On September 30, we encourage everyone to wear orange to honour Residential School Victims, Survivors and all those who have been and continue to be impacted affected by the Residential School System.
National Day for Truth and Reconciliation Exhibits - ways to engage in person:
There is also a number of ways you can engage in person at ongoing events and exhibits that honour Indigenous stories and culture happening throughout the month and leading up to September 30.
Little Moccasins, Okotoks Museum & Archives (OMA)
The museum will feature the documentary Little Moccasins and the St. Joseph’s (Dunbow) Residential School exhibit on the second floor. The 2014 documentary film, Little Moccasins, shares the story of St. Joseph’s Residential School, also known as Dunbow Residential School northeast of Okotoks, and honours the children who died and are buried at the school. Learn more about Little Moccasins Exhibit.
Nitsitapiisksakoo: Nitsitapii Landscapes Part 2 , Okotoks Museum & Archives (OMA)
This travelling exhibit, from Lethbridge’s Galt Museum and Archives, highlights several special sites in Blackfoot Territory. Featured sites include Ohkohtoki (Okotoks Erratic), Soyioh’powah’ko (Blackfoot Crossing), Napi ootsisti’ kowanhpi (Napi’s Playground) and Kipitakiipis’kun/Akiipis’kun (Old Women’s/Women’s Buffalo Jump), among others. Learn more about Nitsitapiisksakoo: Nitsitapii Landscapes Part 2. In addition, the Museum will be showing “Every Child Matters: Truth – Act One” and “Reconciliation – Act Two,” in the attic. These videos are from the National Centre for Truth and Reconciliation. Note: The Okotoks Museum and Archives will be open from 12 p.m. - 5 p.m. on September 30.
Indigenous Beading with Shermayn Menicoche, Okotoks Art Gallery and Studio
Learn the art of Indigenous beading with Dehcho Dene artist, Shermayn Menicoche, who will take you through the process of beading with the creation of your very own fringe earrings. A supply kit is included in the cost of registration. Learn more about Indigenous Beading with Shermayn Menicoche.
If you are interested in exploring additional resources, you can learn more online at the links below:
Online Community Engagement
- National Indigenous Peoples Day - A lesson in Powwow and the legend of "Napi and the Big Rock" a YouTube video provided as an online community engagement opportunity using social media and the Town website: https://www.youtube.com/watch?v=cyx9zeaYwxY
- Okotoks Public Library will have resources and related book displays throughout the library.
- University of Calgary programming focused on intergenerational trauma and healing through the lens of Indigenous literature and film
- Alberta Recreation & Parks: Walking with Indigenous Communities
- Visit the National Centre for Truth and Reconciliation website to read the reports and Calls to Action by the Truth and Reconciliation Commission of Canada (TRC)

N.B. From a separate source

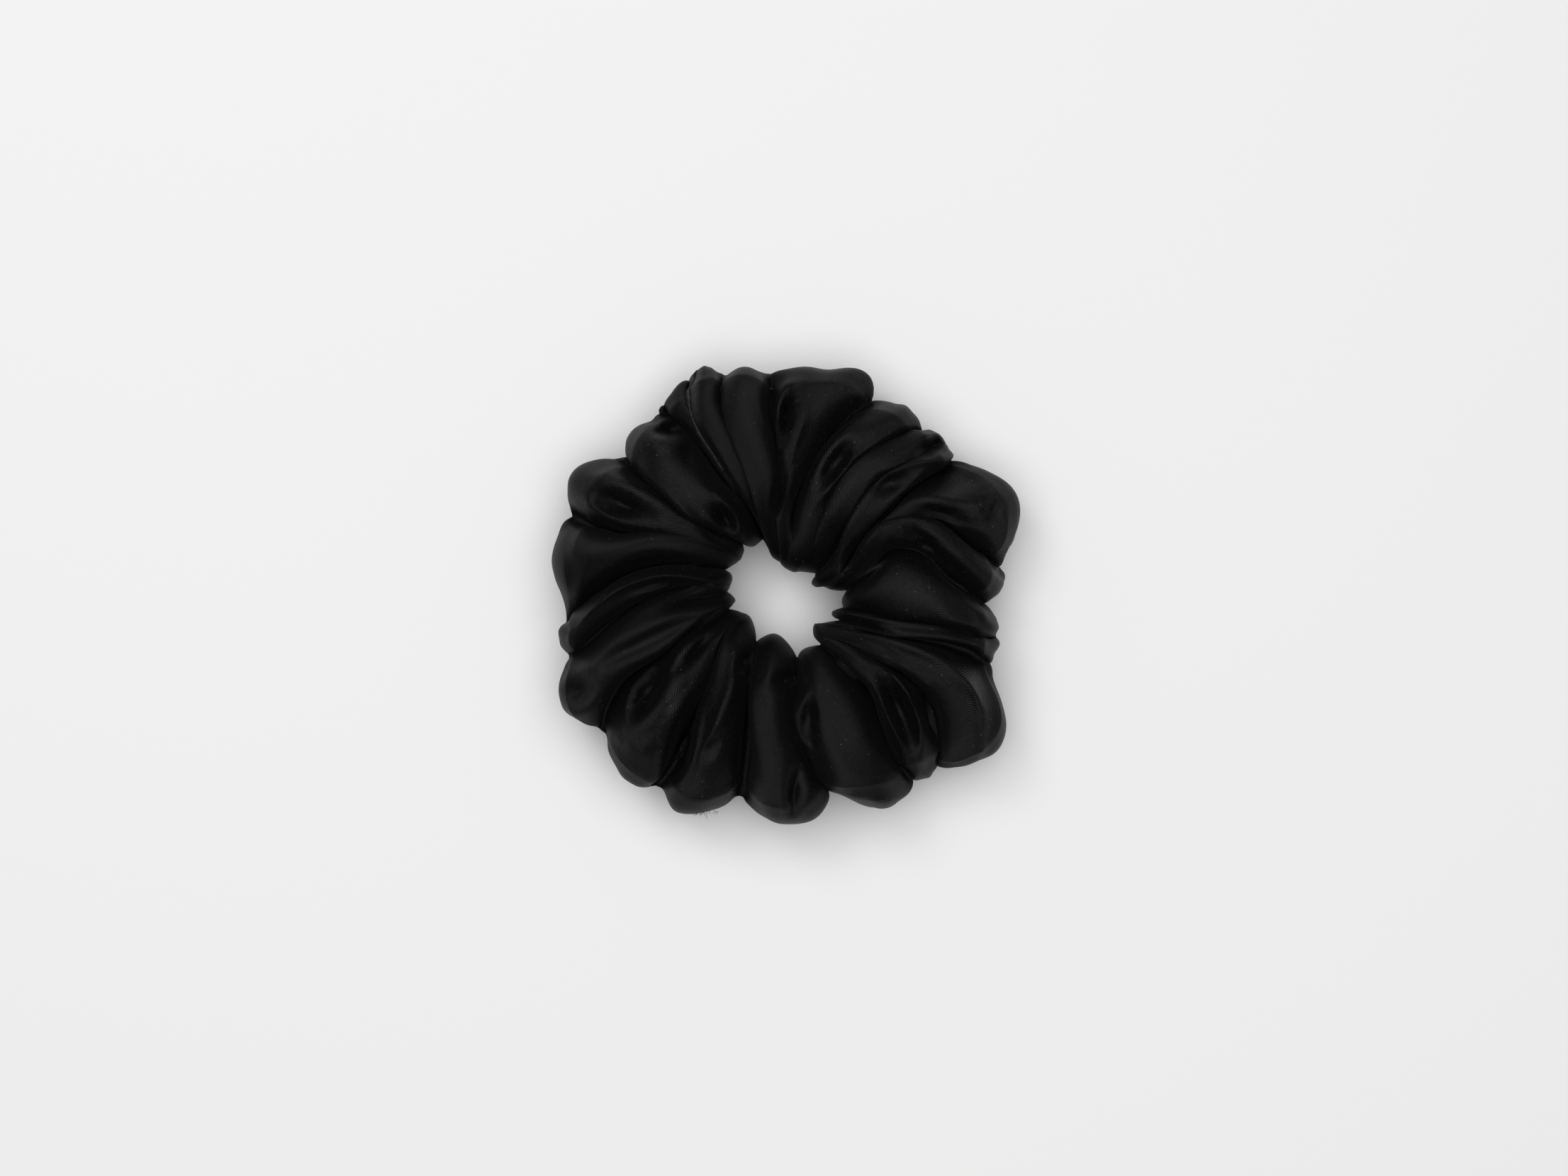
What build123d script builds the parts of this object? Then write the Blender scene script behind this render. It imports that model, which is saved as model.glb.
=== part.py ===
from build123d import *
import os
from math import cos, radians, sin

# A gathered satin scrunchie lying flat. Millimetres, +Z up, origin on the table under the middle of
# the hole. The closed hoop is made as two halves that meet on the plane y = 0, so that the front
# half can be drawn away from the back half as the elastic stretches.

# Cover, where the lobes are fullest
outer_radius = 55.0
hole_radius = 12.0
cover_height = 30.0
wall = 0.8
lobe_corner = 12.0

# How deep the hole rounds off a lobe's nose, and the table flattens its foot
nose_trim = 1.6
foot_trim = 0.4

# Cover, in the creases between two lobes
neck_outer_radius = 48.5
neck_height = 18.0
neck_corner = 6.0

# Where a lobe's cross-sections stand, as shares of its angle, and how full each one is
lobe_sections = [(0.22, 0.72), (0.4, 1.0), (0.6, 1.0), (0.78, 0.72), (1.0, 0.0)]

# How far each lobe stands out past the outer radius, counter-clockwise from +X and from -X
back_lobe_reach = [1.0, 3.0, -2.0, 1.5, 0.0, 1.0, -2.5, 2.0, 1.0]
front_lobe_reach = [-1.0, 2.0, 3.0, 0.0, 0.0, 1.5, 0.5, 4.5, -1.0]

# Flat elastic inside the cover, its two ends lapped and sewn
elastic_radius = 24.0
elastic_thickness = 1.0
elastic_width = 6.0
lap_start = 112.0
lap_end = 136.0
lap_gap = 0.1
step_length = 14.0
elastic_clearance = 0.3

# Threads
thread_diameter = 0.4
bartack_stitches = 5
seam_stitches_per_lobe = 5
seam_stitch_gap = 0.9
seam_clearance = 0.3
closing_seam_lobe = 6
closing_stitches = 7
closing_stitch_length = 3.0

# Worked out from the sizes above
half_turn = 180.0
mid_height = cover_height / 2
neck_low = mid_height - neck_height / 2
neck_high = mid_height + neck_height / 2
elastic_inner_radius = elastic_radius - elastic_thickness / 2
neck_inner_radius = elastic_inner_radius - elastic_clearance - wall
lap_radius = elastic_radius + elastic_thickness + lap_gap
lobe_angle = half_turn / len(back_lobe_reach)

os.makedirs("parts", exist_ok=True)


def polar(radius, angle, height=0.0):
    return Vector(radius * cos(radians(angle)), radius * sin(radians(angle)), height)


def radial_plane(angle):
    """A standing plane through the Z axis: local x runs outwards and local y runs up."""
    return Plane(origin=(0, 0, 0), x_dir=polar(1, angle), z_dir=polar(1, angle - 90))


def cover_section(angle, fullness, reach, nose, foot, inset):
    """The cover's rounded cross-section, from a neck (fullness 0) to a lobe's ridge (fullness 1)."""
    inner = neck_inner_radius + (nose - neck_inner_radius) * fullness + inset
    outer = neck_outer_radius + (outer_radius + reach - neck_outer_radius) * fullness - inset
    low = neck_low + (foot - neck_low) * fullness + inset
    high = neck_high + (cover_height - neck_high) * fullness - inset
    corner = neck_corner + (lobe_corner - neck_corner) * fullness - inset
    with BuildSketch(radial_plane(angle)) as section:
        with Locations(((inner + outer) / 2, (low + high) / 2)):
            RectangleRounded(outer - inner, high - low, corner)
    return section.sketch


def lobe_row(start_angle, lobe_reach, nose, foot, inset):
    """The cross-sections of a row of lobes, pinched to a neck between each two."""
    row = [cover_section(start_angle, 0, 0, nose, foot, inset)]
    for count, reach in enumerate(lobe_reach):
        first = start_angle + count * lobe_angle
        for share, fullness in lobe_sections:
            row.append(cover_section(first + share * lobe_angle, fullness, reach, nose, foot, inset))
    return row


def gathered_half(start_angle, lobe_reach):
    """Half of the cover: a thin hollow row of lobes, trimmed by the hole and by the table."""
    with BuildPart() as half:
        loft(lobe_row(start_angle, lobe_reach, hole_radius - nose_trim, -foot_trim, 0), ruled=True)
        with Locations((0, 0, mid_height)):
            Cylinder(hole_radius, 2 * cover_height, mode=Mode.SUBTRACT)
        split(bisect_by=Plane.XY, keep=Keep.TOP)
        loft(lobe_row(start_angle, lobe_reach, hole_radius, 0, wall), ruled=True, mode=Mode.SUBTRACT)
    return half


def lobe_edge(first_angle, reach, share, inset):
    """A point on the straight-sided outer edge of a lobe at mid height, moved inwards by the inset."""
    before, low_fullness = 0.0, 0.0
    for after, high_fullness in lobe_sections:
        if share <= after:
            break
        before, low_fullness = after, high_fullness
    ends = []
    for place, fullness in ((before, low_fullness), (after, high_fullness)):
        radius = neck_outer_radius + (outer_radius + reach - neck_outer_radius) * fullness - inset
        ends.append(polar(radius, first_angle + place * lobe_angle, mid_height))
    along = (share - before) / (after - before)
    return ends[0] * (1 - along) + ends[1] * along


def long_seam_thread(start_angle, lobe_reach):
    """The stitches of the cover's lengthwise seam, inside the outer edge of each lobe."""
    inset = wall + seam_clearance + thread_diameter
    pitch = 1 / (seam_stitches_per_lobe + 1)
    with BuildPart() as thread:
        for count, reach in enumerate(lobe_reach):
            first = start_angle + count * lobe_angle
            for stitch in range(seam_stitches_per_lobe):
                middle = (stitch + 1) * pitch
                near = lobe_edge(first, reach, middle - pitch / 2, inset)
                far = lobe_edge(first, reach, middle + pitch / 2, inset)
                run = far - near
                start = near + run.normalized() * (seam_stitch_gap / 2)
                with BuildSketch(Plane(origin=start, z_dir=run)):
                    Circle(thread_diameter / 2)
                extrude(amount=run.length - seam_stitch_gap)
    return thread


def elastic_band(path):
    """A flat standing band along a plan path."""
    with BuildPart() as band:
        with BuildSketch(Plane.XY.offset(mid_height - elastic_width / 2)):
            trace(path, elastic_thickness)
        extrude(amount=elastic_width)
    return band


# Cover
cover_back = gathered_half(0, back_lobe_reach)
cover_back.part.label = "cover_back"
export_step(cover_back.part, "parts/cover_back.step")

cover_front = gathered_half(half_turn, front_lobe_reach)
cover_front.part.label = "cover_front"
export_step(cover_front.part, "parts/cover_front.step")

# Elastic: the front arc, then the two ends that lap in the back half
with BuildLine() as front_arc:
    CenterArc((0, 0), elastic_radius, half_turn, half_turn)
elastic_front = elastic_band(front_arc.line)
elastic_front.part.label = "elastic_front"
export_step(elastic_front.part, "parts/elastic_front.step")

with BuildLine() as inner_path:
    CenterArc((0, 0), elastic_radius, 0, lap_end)
elastic_inner_end = elastic_band(inner_path.line)
elastic_inner_end.part.label = "elastic_inner_end"
export_step(elastic_inner_end.part, "parts/elastic_inner_end.step")

step_end = lap_end + step_length
with BuildLine() as outer_path:
    CenterArc((0, 0), lap_radius, lap_start, lap_end - lap_start)
    Spline(
        polar(lap_radius, lap_end),
        polar(elastic_radius, step_end),
        tangents=(polar(1, lap_end + 90), polar(1, step_end + 90)),
    )
    CenterArc((0, 0), elastic_radius, step_end, half_turn - step_end)
elastic_outer_end = elastic_band(outer_path.line)
elastic_outer_end.part.label = "elastic_outer_end"
export_step(elastic_outer_end.part, "parts/elastic_outer_end.step")

# Bartack: a row of stitches through both lapped ends of the elastic
bartack_length = 2 * elastic_thickness + lap_gap + 2 * thread_diameter
with BuildPart() as elastic_bartack_thread:
    for stitch in range(bartack_stitches):
        share = (stitch + 1) / (bartack_stitches + 1)
        height = mid_height - elastic_width / 2 + elastic_width * share
        start = polar(elastic_inner_radius - thread_diameter / 2, (lap_start + lap_end) / 2, height)
        with BuildSketch(Plane(origin=start, z_dir=polar(1, (lap_start + lap_end) / 2))):
            Circle(thread_diameter / 2)
        extrude(amount=bartack_length)
elastic_bartack_thread.part.label = "elastic_bartack_thread"
export_step(elastic_bartack_thread.part, "parts/elastic_bartack_thread.step")

# Lengthwise seam of the cover
long_seam_thread_back = long_seam_thread(0, back_lobe_reach)
long_seam_thread_back.part.label = "long_seam_thread_back"
export_step(long_seam_thread_back.part, "parts/long_seam_thread_back.step")

long_seam_thread_front = long_seam_thread(half_turn, front_lobe_reach)
long_seam_thread_front.part.label = "long_seam_thread_front"
export_step(long_seam_thread_front.part, "parts/long_seam_thread_front.step")

# Closing seam: stitches across the top of one crease, where the cover's two ends are sewn together
closing_angle = closing_seam_lobe * lobe_angle
stitch_span = neck_outer_radius - neck_inner_radius - 2 * neck_corner
with BuildPart() as closing_seam_thread:
    for stitch in range(closing_stitches):
        radius = neck_inner_radius + neck_corner + stitch_span * stitch / (closing_stitches - 1)
        middle = polar(radius, closing_angle, neck_high)
        across = polar(1, closing_angle + 90)
        with BuildSketch(Plane(origin=middle - across * (closing_stitch_length / 2), z_dir=across)):
            Circle(thread_diameter / 2)
        extrude(amount=closing_stitch_length)
closing_seam_thread.part.label = "closing_seam_thread"
export_step(closing_seam_thread.part, "parts/closing_seam_thread.step")
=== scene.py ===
import math
import bpy
import bmesh
import numpy as np
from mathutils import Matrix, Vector


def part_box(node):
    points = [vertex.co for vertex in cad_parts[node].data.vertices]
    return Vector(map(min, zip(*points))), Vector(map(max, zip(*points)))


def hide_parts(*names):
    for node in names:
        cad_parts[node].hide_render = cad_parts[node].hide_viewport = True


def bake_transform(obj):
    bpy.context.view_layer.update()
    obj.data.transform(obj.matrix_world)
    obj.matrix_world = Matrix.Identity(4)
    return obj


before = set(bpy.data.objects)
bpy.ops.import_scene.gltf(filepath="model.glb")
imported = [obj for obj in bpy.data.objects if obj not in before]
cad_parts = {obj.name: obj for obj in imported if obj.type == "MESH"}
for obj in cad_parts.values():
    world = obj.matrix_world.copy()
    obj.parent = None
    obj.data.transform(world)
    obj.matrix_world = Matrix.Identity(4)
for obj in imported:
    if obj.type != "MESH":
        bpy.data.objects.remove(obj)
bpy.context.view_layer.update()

# A gathered satin scrunchie lying flat. Shapes are worked out in millimetres.
MM = 0.001

# The cover: a tube of satin, 116 mm round and 520 mm long, gathered on the elastic
STRIP_LENGTH = 520
TUBE_GIRTH = 116
SATIN_THICKNESS = 0.25
MID_HEIGHT = 14.2

# How finely the tube is divided: round it, and along a fold of the usual span (degrees)
TUBE_ROWS = 64
POINTS_PER_FOLD = 34
LEAST_POINTS = 18
USUAL_SPAN = 17
EVEN_SHARE = 0.6

# The row of the tube that its lengthwise seam and pressed edge follow
SEAM_ROW = TUBE_ROWS // 9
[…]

- Learn more about Orange Shirt Day and its origins at orangeshirtday.org
- Learn more about Missing and Murdered Indigenous Women at mmiwg-ffada.ca
- The UN Declaration on the Rights of Indigenous Peoples
- Legacy of Hope Residential School Survivors' stories drawn from the Our Stories…Our Strength video collection
The Government of Canada passed legislation marking September 30 as the National Day for Truth and Reconciliation. The Town of Okotoks has decided to officially observe this day to recognize and commemorate the history and ongoing legacy of residential schools as part of the reconciliation process and the Truth and Reconciliation Commission’s Calls to Action.
Since 2019, the Town has undertaken work with Indigenous stakeholders to engage with the Indigenous community and will continue working to determine how to move forward authentically and meaningfully as a municipality. This includes engaging with the Blackfoot Confederacy, Tsuut’ina Nation and Stoney Nakoda Nations in undertaking a Traditional Knowledge and Use Assessment (TKUA) in the coming weeks to provide a categorization of all lands in Okotoks based on their potential to contain important traditional resources or that have special significance to First Nations based on the land’s history and cultural significance.
The Town recognizes the journey to reconciliation is a long one, and observing the National Day for Truth and Reconciliation is an important first step in the process. The Town of Okotoks is committed to reconciliation and building a relationship through dialogue with the Indigenous community to ensure that Okotoks is an inclusive community that respects their history, traditions and culture.